When I was a teenager, drowning underneath the weight of my mental illness, I am sure my mother felt there was no right answer. I know she was terrified for what my life was becoming, yet instead of losing herself in that fear she fought for my life. My mother has always been my protector, something I resented as a teenager, but as an adult I cannot imagine my childhood without. My mom was my advocate, my champion, and she would have slayed any of my demons. She was a warrior, feeling fear but moving past it to shield her loved ones. Very simply, she exemplifies courage.

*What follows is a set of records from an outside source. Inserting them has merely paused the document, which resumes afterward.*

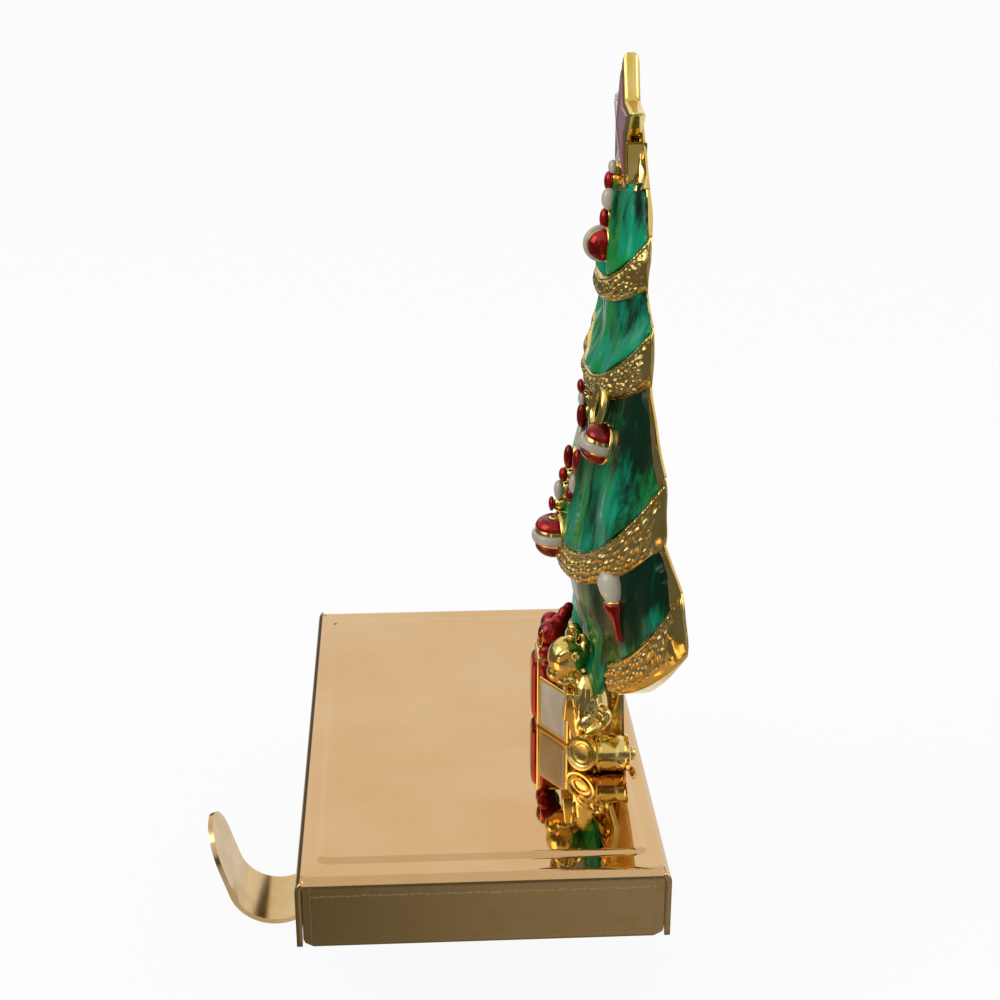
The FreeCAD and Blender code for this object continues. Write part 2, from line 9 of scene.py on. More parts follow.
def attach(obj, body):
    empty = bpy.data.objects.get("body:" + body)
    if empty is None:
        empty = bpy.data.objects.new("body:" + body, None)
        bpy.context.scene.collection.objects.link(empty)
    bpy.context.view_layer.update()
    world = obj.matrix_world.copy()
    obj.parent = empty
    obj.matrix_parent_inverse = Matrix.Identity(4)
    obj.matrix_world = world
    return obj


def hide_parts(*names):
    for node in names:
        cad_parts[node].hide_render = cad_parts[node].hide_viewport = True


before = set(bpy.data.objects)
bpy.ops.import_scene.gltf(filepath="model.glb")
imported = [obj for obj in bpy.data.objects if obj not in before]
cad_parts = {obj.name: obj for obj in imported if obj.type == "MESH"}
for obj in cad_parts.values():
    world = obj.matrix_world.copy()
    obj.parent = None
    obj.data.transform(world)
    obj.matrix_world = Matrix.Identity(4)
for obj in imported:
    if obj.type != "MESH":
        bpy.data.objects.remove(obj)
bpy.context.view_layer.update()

bl_info = {
    "name": "Mantel Stocking Holder",
    "version": (1, 0, 0),
    "blender": (4, 5, 0),
    "location": "3D View > Sidebar > Stocking Holder",
    "description": "Builds the enamelled tree on its plated base, piece by piece",
    "category": "Add Mesh",
}

# Shapes are worked out in millimetres, as in the part's source, and scaled to metres when they are finished.
mm = 0.001
up = Vector((0, 0, 1))
base_top = 16.1
flap_half = 34.7
tree_back = 35.6
back_flat_half = 30.0
back_curl_radius = 62.0
past_the_back = 60.0


class HolderSizes(bpy.types.PropertyGroup):
    """The fine sizes of the enamel, the tinsel and the base's panel"""
    fold_depth: bpy.props.FloatProperty(
        name="Fold Depth", description="How deep the folds of a green tier are",
        default=0.0010, unit="LENGTH", subtype="DISTANCE")
    enamel_sink: bpy.props.FloatProperty(
        name="Enamel Sink", description="How far the enamel lies below the gold rim at its edge",
        default=0.0006, unit="LENGTH", subtype="DISTANCE")
    rim_width: bpy.props.FloatProperty(
        name="Rim Width", description="Width of the gold rim along the tree's back edge",
        default=0.0009, unit="LENGTH", subtype="DISTANCE")
    tinsel_swell: bpy.props.FloatProperty(
        name="Tinsel Swell", description="How far a garland stands proud of the green tiers",
        default=0.0016, unit="LENGTH", subtype="DISTANCE")
    nub_spacing: bpy.props.FloatProperty(
        name="Nub Spacing", description="Distance between the nubs of a garland",
        default=0.0016, unit="LENGTH", subtype="DISTANCE")
    nub_height: bpy.props.FloatProperty(
        name="Nub Height", description="Height of the nubs of a garland",
        default=0.0007, unit="LENGTH", subtype="DISTANCE")
    panel_rise: bpy.props.FloatProperty(
        name="Panel Rise", description="Height of the embossed panel on the base",
        default=0.0007, unit="LENGTH", subtype="DISTANCE")


class HolderFinishes(bpy.types.PropertyGroup):
    """The colours of the plate and the enamels, and the strength of the light"""
    base_gold: bpy.props.FloatVectorProperty(
        name="Base Gold", description="Rosy plate of the base", subtype="COLOR", size=3,
        default=(0.68, 0.445, 0.22), min=0, max=1)
    hook_gold: bpy.props.FloatVectorProperty(
        name="Hook Gold", description="Pale plate of the hook", subtype="COLOR", size=3,
        default=(0.66, 0.47, 0.23), min=0, max=1)
    tree_gold: bpy.props.FloatVectorProperty(
        name="Tree Gold", description="Bright plate of the casting", subtype="COLOR", size=3,
        default=(0.82, 0.62, 0.22), min=0, max=1)
    green: bpy.props.FloatVectorProperty(
        name="Green Enamel", description="The green enamel where it is thin", subtype="COLOR", size=3,
        default=(0.001, 0.27, 0.14), min=0, max=1)
    red: bpy.props.FloatVectorProperty(
        name="Red Enamel", description="The red enamel where it is thin", subtype="COLOR", size=3,
        default=(0.42, 0.008, 0.003), min=0, max=1)
    white: bpy.props.FloatVectorProperty(
        name="White Enamel", description="The warm greyish white enamel", subtype="COLOR", size=3,
        default=(0.45, 0.4, 0.32), min=0, max=1)
    lilac: bpy.props.FloatVectorProperty(
        name="Lilac Enamel", description="The enamel on the star's face", subtype="COLOR", size=3,
        default=(0.34, 0.17, 0.2), min=0, max=1)
    room_light: bpy.props.FloatProperty(
        name="Room Light", description="Strength of the even light from all round",
        default=0.75, min=0)
    lamp_power: bpy.props.FloatProperty(
        name="Lamp Power", description="Power of each soft lamp in watts", default=1.6, min=0)


class Socket:
    """A node's output that takes part in plain arithmetic."""

    def __init__(self, finish, socket):
        self.finish = finish
        self.socket = socket

    def math(self, operation, *values):
        """A Math node on these values."""
        return self.finish.node("ShaderNodeMath", {"operation": operation}, dict(enumerate(values)))

    def output(self, name):
        """Another output of the same node."""
        return Socket(self.finish, self.socket.node.outputs[name])

    def __add__(self, other):
        return self.math("ADD", self, other)

    def __radd__(self, other):
        return self.math("ADD", other, self)

    def __sub__(self, other):
        return self.math("SUBTRACT", self, other)

    def __rsub__(self, other):
        return self.math("SUBTRACT", other, self)

    def __mul__(self, other):
        return self.math("MULTIPLY", self, other)

    def __rmul__(self, other):
        return self.math("MULTIPLY", other, self)

    def __abs__(self):
        return self.math("ABSOLUTE", self)


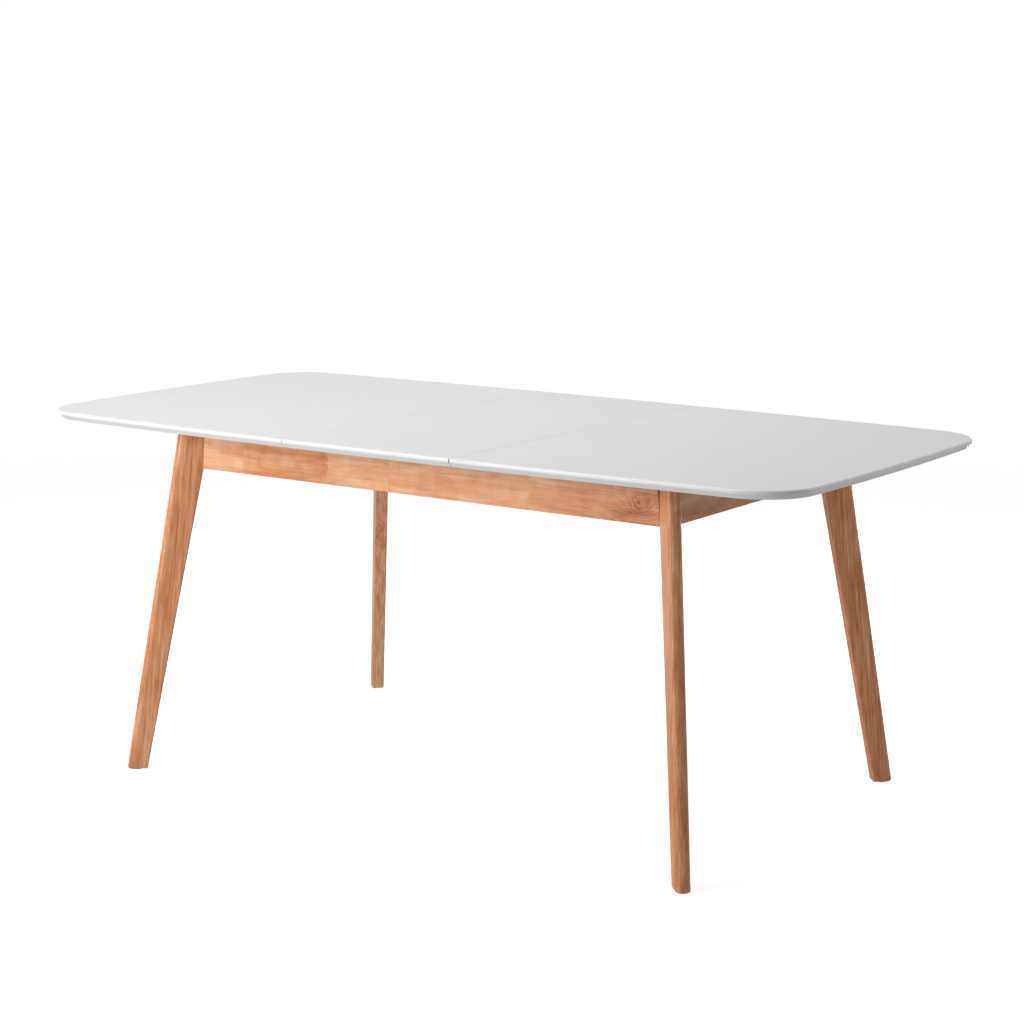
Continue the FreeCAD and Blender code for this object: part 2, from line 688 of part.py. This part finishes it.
def batten(side_x):
    """A bar across the leaf that drops between the inner runners and locates the leaf."""
    middle = side_x * BATTEN_X
    half = BATTEN_WIDTH / 2
    reach = RUNNER_INNER_FACE - BATTEN_PLAY
    bar = box(middle - half, middle + half, -reach, reach, UNDERSIDE - BATTEN_HEIGHT, UNDERSIDE)
    screws = []
    for step in (-1, 0, 1):
        head = Vector(middle, step * BATTEN_SCREW_STEP, UNDERSIDE - BATTEN_HEIGHT)
        screws.append(screw(Vector(head.x, head.y, UNDERSIDE + TOP_THICK / 2), head))
    return cut_all(bar, screws), screws


def build_half(name, side_x, slab, hardware):
    """One half of the top with its two runners."""
    gap = RIGHT_SEAM_GAP if side_x > 0 else LEFT_SEAM_GAP
    seam_x = side_x * (LEAF_WIDTH + gap) / 2
    piece = top_piece(slab, seam_x, side_x * TOP_LENGTH)
    screws = runner_screws(side_x)
    nodes[name + "_top_half"] = cut_all(piece, screws + hardware)
    for side_name, side_y in SIDES.items():
        nodes[name + "_" + side_name + "_runner"] = cut_all(runner(side_x, side_y), screws)
    nodes[name + "_runner_screws"] = screws


def build_leaf(slab, hardware):
    """The loose leaf with its two battens."""
    piece = top_piece(slab, (LEFT_SEAM_GAP - LEAF_WIDTH) / 2, (LEAF_WIDTH - RIGHT_SEAM_GAP) / 2)
    left, left_screws = batten(-1)
    right, right_screws = batten(1)
    nodes["leaf_left_batten"] = left
    nodes["leaf_right_batten"] = right
    nodes["leaf_batten_screws"] = left_screws + right_screws
    nodes["leaf"] = cut_all(piece, left_screws + right_screws + hardware)


def build_top():
    """Both halves and the leaf, with a latch on the left of each seam and a keeper on its right."""
    slab = whole_top()
    seam = LEAF_WIDTH / 2
    left_plates, left_pivots, left_screws = latch_row(-seam - LATCH_SETBACK)
    leaf_keepers, leaf_studs, keeper_screws = latch_row(-seam + LATCH_SETBACK)
    leaf_plates, leaf_pivots, leaf_screws = latch_row(seam - LATCH_SETBACK)
    right_keepers, right_studs, right_screws = latch_row(seam + LATCH_SETBACK)
    build_half("left", -1, slab, left_screws)
    build_half("right", 1, slab, right_screws)
    build_leaf(slab, keeper_screws + leaf_screws)
    nodes["left_latch_plates"] = left_plates
    nodes["left_latch_pivots"] = left_pivots
    nodes["left_latch_screws"] = left_screws
    nodes["leaf_keeper_plates"] = leaf_keepers
    nodes["leaf_keeper_studs"] = leaf_studs
    nodes["leaf_latch_plates"] = leaf_plates
    nodes["leaf_latch_pivots"] = leaf_pivots
    nodes["leaf_plate_screws"] = keeper_screws + leaf_screws
    nodes["right_keeper_plates"] = right_keepers
    nodes["right_keeper_studs"] = right_studs
    nodes["right_keeper_screws"] = right_screws
    for side_name, side_y in SIDES.items():
        nodes["left_" + side_name + "_latch_lever"] = latch_lever(-seam - LATCH_SETBACK, side_y)
        nodes["leaf_" + side_name + "_latch_lever"] = latch_lever(seam - LATCH_SETBACK, side_y)


def export():
    os.makedirs("parts", exist_ok=True)
    for name, shape in nodes.items():
        solid = Part.makeCompound(shape) if isinstance(shape, list) else shape
        solid.exportStep("parts/" + name + ".step")
        print(name, len(solid.Solids), round(solid.Volume / 1000.0, 2), solid.isValid())


build_frame()
build_top()
export()
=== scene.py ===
import math

import bpy
from mathutils import Matrix, Vector


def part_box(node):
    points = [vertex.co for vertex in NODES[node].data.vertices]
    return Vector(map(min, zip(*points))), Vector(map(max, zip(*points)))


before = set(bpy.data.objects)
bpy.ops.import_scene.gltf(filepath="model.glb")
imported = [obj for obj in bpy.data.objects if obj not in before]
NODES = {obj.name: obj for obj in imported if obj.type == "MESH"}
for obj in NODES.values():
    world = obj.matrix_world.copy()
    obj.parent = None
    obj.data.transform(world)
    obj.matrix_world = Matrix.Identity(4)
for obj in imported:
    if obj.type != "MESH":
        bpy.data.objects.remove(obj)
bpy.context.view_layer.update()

# ---- camera, in metres, degrees and millimetres of lens ----
CAMERA_PLACE = Vector((2.66878, -3.82741, 1.41650))
CAMERA_HEADING = 33.689
CAMERA_DOWN = 10.433
CAMERA_ROLL = 0.400
CAMERA_LENS = 80.976
CAMERA_SHIFT = -0.03335
SENSOR_WIDTH = 36.0

# ---- colours, linear ----
WHITE_LACQUER = (0.80, 0.80, 0.81)
SEALED_UNDERSIDE = (0.70, 0.69, 0.67)
# painted shadow: dark brown for the faces where the leaf and the halves meet, standing for the shade in
# the gaps, darker than bare board would be
JOINT_GAP_SHADOW = (0.10, 0.075, 0.055)
WOOD_TONES = (
    (0.00, (0.84, 0.53, 0.325)),
    (0.28, (0.73, 0.348, 0.174)),
    (0.52, (0.59, 0.232, 0.098)),
    (0.76, (0.41, 0.128, 0.045)),
    (1.00, (0.21, 0.055, 0.018)),
)
KNOT_HEART = (0.13, 0.045, 0.018)
BRIGHT_ZINC = (0.55, 0.55, 0.54)
YELLOW_ZINC = (0.60, 0.50, 0.28)
GLIDE_GREY = (0.60, 0.60, 0.58)
PAD_WHITE = (0.80, 0.80, 0.78)

# ---- how much each pattern darkens plain wood, and what is added to that on streaky wood ----
CLOUD = (0.85, -0.35)
STREAK = (0.55, 0.75)
FIGURE = (0.34, -0.28)
FIBRE = 0.45
PORES = 0.16
RINGS = 0.10
RINGS_AT_KNOT = 0.34
KNOT_SWELL = 3.3
KNOT_WARP = 1.4

# ---- knots, in metres: how far from the board's edges, and how far they spread ----
APRON_KNOT_FROM_END = 0.042
APRON_KNOT_UP = 0.031
APRON_KNOT_SPREAD = (0.020, 0.05, 0.015)
LEG_KNOT_FROM_INSIDE = 0.045
LEG_KNOT_FROM_FRONT = 0.03
LEG_KNOT_HEIGHT = 0.55          # as a share of the leg's
LEG_KNOT_SPREAD = (0.012, 0.03, 0.028)

# ---- finger joints: where, as a share of the board's length, and how much darker it is past them ----
FRONT_STAVES = ((0.10, 0.09), (0.30, -0.03), (0.44, -0.02), (0.74, 0.10), (0.91, 0.16))
REAR_STAVES = ((0.22, 0.08), (0.51, -0.12), (0.80, 0.10))
LEFT_STAVES = ((0.05, 0.10),)   # its place in metres along Y
JOINT_JUMP = 4.37               # how far apart two staves' patterns are
JOINT_RAGGED = 0.008
JOINT_SOFT = 0.015

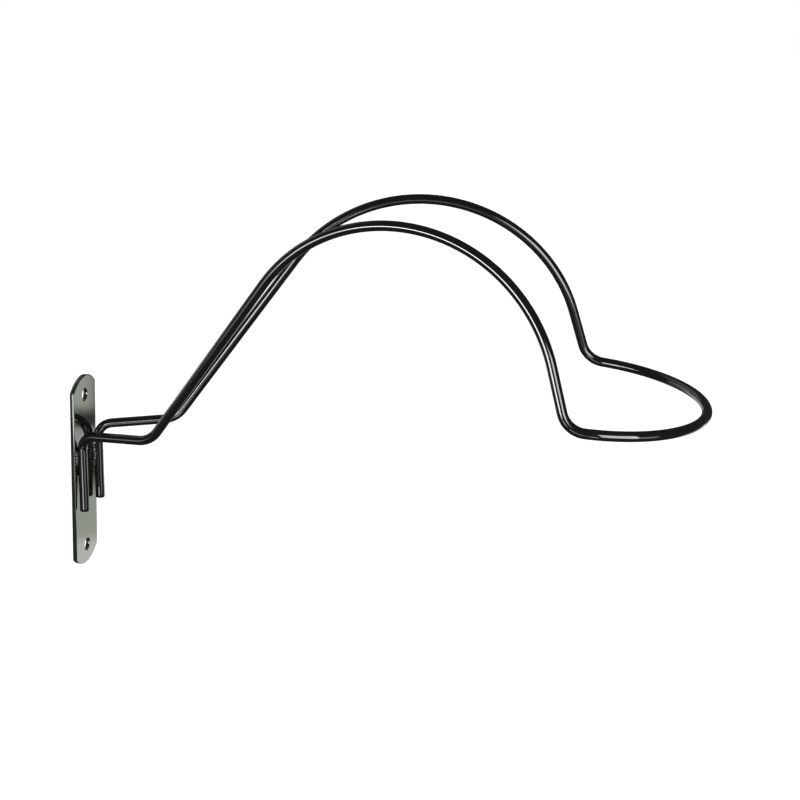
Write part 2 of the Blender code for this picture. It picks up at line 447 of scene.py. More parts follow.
class SweepTree:
    """A geometry tree with named inputs, which a modifier runs on a line of points."""

    def __init__(
        self, name: str, inputs: Mapping[str, float | int | bpy.types.Material]
    ) -> None:
        """Make the tree's sockets, one input for each named value."""
        self.group = bpy.data.node_groups.new(name, "GeometryNodeTree")
        self._socket("Geometry", "INPUT", "NodeSocketGeometry")
        self.values = dict(inputs)
        for label, value in inputs.items():
            self._socket(label, "INPUT", SOCKET_KINDS.get(type(value), "NodeSocketMaterial"))
        self._socket("Geometry", "OUTPUT", "NodeSocketGeometry")
        self.tree = TreeBuilder(self.group)
        self.entry = self.tree.add("NodeGroupInput")

    def _socket(self, label: str, way: str, kind: str) -> None:
        """Add a socket to the tree's interface."""
        self.group.interface.new_socket(label, in_out=way, socket_type=kind)

    def value(self, label: str) -> Signal:
        """Return a named input as a signal."""
        return Signal(self.tree, self.entry.outputs[label])

    def curve(self) -> bpy.types.NodeSocket:
        """Return the line of points as a curve."""
        line = {"Mesh": self.entry.outputs["Geometry"]}
        return self.tree.add("GeometryNodeMeshToCurve", None, line).outputs[0]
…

When the word loyalty springs into my consciousness, my mother’s lips spread into a coy smile and large aqua eyes crinkling with unspoken laughter, appears. No matter what mistakes I have made in my life, my mother has always been there to love me until I could love myself. She saved my life, when all I wanted was to self-destruct. She defended me against myself, attempting to build me up when all I could imagine was fading away into my darkness.

As an adult I often chose decisions that had rippling effects of pain. I channeled my determination into actions that evolved into jabs and punches against myself. My mother never gave up. No matter what life threw at her children she never surrendered to any of our monsters. She stood proudly by, celebrating our achievements no matter how small they seemed to us. She again was the defiant warrior, long brown hair billowing against the wind, placing herself in front of the beasts terrorizing us.

There is contradiction to my mother though. She is powerful and mighty, but rarely recognizes it. She is the strength that help shaped each of us, but she has vulnerability simmering beneath the surface. There is a certain dichotomy towards who she is. I often find myself wanting to engulf her in an embrace, feebly wishing my love and respect could cure her from the ghosts of the past. Realistically, I know everyone carries their history with them. We all have moments of our past that haunt us, and it is an individual journey towards acceptance. I want to sweep away the parts of her life that have cut her down. I dream of pouring cement around her feet, firmly planting her in front of who I see her as, but the most I can do is hope one day she realizes her own might.

My mother is the most incredible fighter I know. She is more powerful than any ancient greek warrior, samurai or gladiator. She represents courage, strength and loyalty. She may never recognize these qualities in herself; but I will always haul my metaphorical mirror in front of her. Taking my fingers and outlining all the beauty she has waiting to boil over. My mom gifted her children with qualities of empathy and acceptance, and she ensured we always felt loved.

My most honest Mother’s Day wish is that soon my mom will stop looking at herself as Clark Kent, and instead visualize herself as the Superman she truly is.